Indiana Farm Bureau and the American Farm Bureau Federation are pressing hard for quick congressional action on the Trans-Pacific Partnership (TPP) trade deal. Getting any legislation passed during an election year is tough, but especially for a trade deal that is opposed by Labor Unions. The thinking by farm groups, which overwhelmingly support the trade agreement, is that waiting until after the election may make the deal harder to get through Congress. Chris Galen, with the National Milk Producers Federation, “The longer we wait the more support we get, but also the more opposition we get. Hillary Clinton is against the deal, Bernie Sanders is against the deal, and Donald Trump is against the deal. If we wait, we have someone in the White House who is not in favor of the trade agreement.”
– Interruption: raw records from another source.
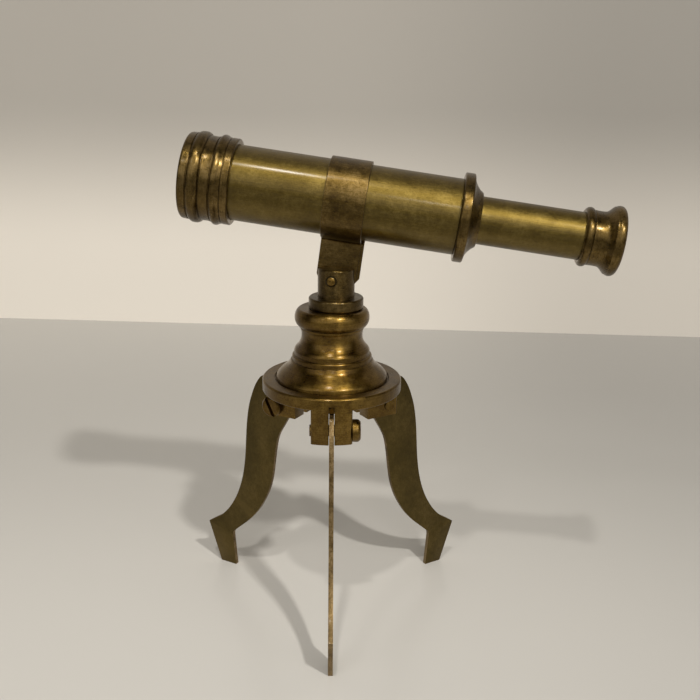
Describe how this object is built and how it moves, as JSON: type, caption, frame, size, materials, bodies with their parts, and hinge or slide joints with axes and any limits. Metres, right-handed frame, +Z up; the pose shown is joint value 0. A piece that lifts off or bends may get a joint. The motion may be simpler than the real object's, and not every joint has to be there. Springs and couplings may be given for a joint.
{
  "type": "telescope on tripod",
  "caption": "Small brass spyglass in a strap clamp on a tilting, turning stem, over a turned head with folding flat legs.",
  "frame": {"origin": "middle of the part's footprint on the table: centre of the bounding box in X and Y, and the soles of the feet in Z", "axes": "+X towards the eyepiece end, -Y towards the front leg, +Z up"},
  "size_m": [0.1114, 0.0642, 0.1292],
  "materials": {
    "turned_brass": "polished, antiqued",
    "tube_brass": "brushed, antiqued",
    "ring_brass": "polished, reddish antiqued",
    "strap_brass": "satin, antiqued",
    "leg_brass": "satin, dark antiqued",
    "screw_brass": "dull",
    "lens_glass": "polished"
  },
  "bodies": {
    "stand": {"head": "turned_brass", "leg_screw_front": "screw_brass", "leg_screw_right": "screw_brass", "leg_screw_left": "screw_brass"},
    "swivel": {"stem": "ring_brass", "stem_washer": "screw_brass", "stem_screw": "screw_brass", "pivot_rivet": "screw_brass"},
    "telescope": {"clamp_strap": "strap_brass", "main_tube": "tube_brass", "objective_cell": "ring_brass", "objective_lens": "lens_glass", "objective_retainer": "screw_brass", "end_ring": "ring_brass"},
    "draw": {"draw_tube": "tube_brass", "draw_stop": "screw_brass", "eyepiece": "ring_brass", "eye_lens": "lens_glass", "eye_retainer": "screw_brass"},
    "leg_front": {"leg_front": "leg_brass"},
    "leg_right": {"leg_right": "leg_brass"},
    "leg_left": {"leg_left": "leg_brass"}
  },
  "joints": [
    {"name": "stem_swivel", "type": "hinge", "parent": "stand", "child": "swivel", "pos_m": [-0.01605, 0.01036, 0.085], "axis": [0, 0, 1], "continuous": true},
    {"name": "tube_tilt", "type": "hinge", "parent": "swivel", "child": "telescope", "pos_m": [-0.01684, 0.01045, 0.0927], "axis": [0.1045, 0.9945, 0], "range_deg": [-40, 30]},
    {"name": "draw_slide", "type": "slide", "parent": "telescope", "child": "draw", "axis": [0.986, -0.1036, -0.1305], "range_m": [-0.0254, 0.0092]},
    {"name": "leg_front_fold", "type": "hinge", "parent": "stand", "child": "leg_front", "pos_m": [-0.01705, -0.00483, 0.0563], "axis": [1, 0, 0], "range_deg": [0, 28]},
    {"name": "leg_right_fold", "type": "hinge", "parent": "stand", "child": "leg_right", "pos_m": [-0.00388, 0.01796, 0.0563], "axis": [-0.5, 0.866, 0], "range_deg": [0, 28]},
    {"name": "leg_left_fold", "type": "hinge", "parent": "stand", "child": "leg_left", "pos_m": [-0.03021, 0.01796, 0.0563], "axis": [-0.5, -0.866, 0], "range_deg": [0, 28]}
  ]
}
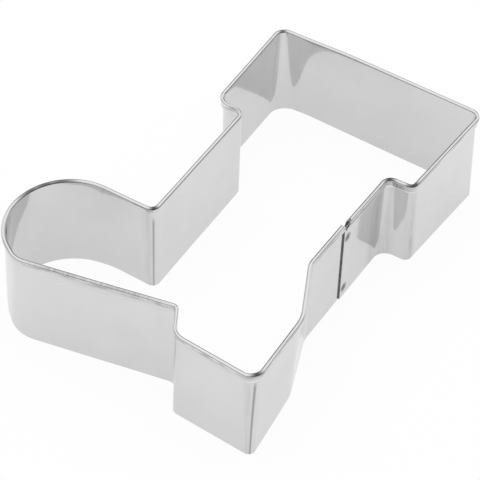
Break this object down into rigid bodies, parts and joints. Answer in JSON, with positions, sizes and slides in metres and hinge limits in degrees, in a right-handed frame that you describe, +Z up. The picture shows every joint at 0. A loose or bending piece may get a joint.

Thus, lobbying efforts are underway at both the state and national level. Indiana Farm Bureau national policy advisor Kyle Cline met with staff members from Rep. Todd Rokita’s office to discuss trade, specifically TPP. Hoosier farm groups have also been pressing Indiana Senator Joe Donnelly, who has not taken a stand on the issue.
The AFBF is pushing the trade agreement in a series of meetings with lawmakers this week in Washington. Special attention will be paid to lawmakers on the Senate Finance and House Ways & Means committees, according to Dave Salmonsen, senior director for congressional relations for AFBF.
On Tuesday, Agriculture Secretary Tom Vilsack and American Farm Bureau Federation President Zippy Duvall will host a national media call discussing benefits of the Trans-Pacific Partnership (TPP). On that same day, the American Farm Bureau will release an economic analysis of TPP. TPP levels the playing field for American workers and businesses, increasing exports, and supporting higher-paying jobs nationwide. Countries in the Trans-Pacific Partnership currently account for 42 percent of all U.S. agricultural exports, totaling approximately $63 billion. By removing unfair trade barriers – including over 18,000 international taxes and tariffs – this agreement increases demand for American exports such as meat, dairy, fruits, and grains and creates pathways for farmers, manufacturers, and small businesses to compete in a growing global economy.
U.S. Grains Council Chairman Alan Tiemann said, if the U.S. does not ratify this agreement, U.S. farmers will be left out of a good deal of trade in Asia, ”These other 12 nations will set up their own trade deals, and the US will be left out.” Tiemann says the TPP is a great benefit to removing tariffs and opening markets for grain producers.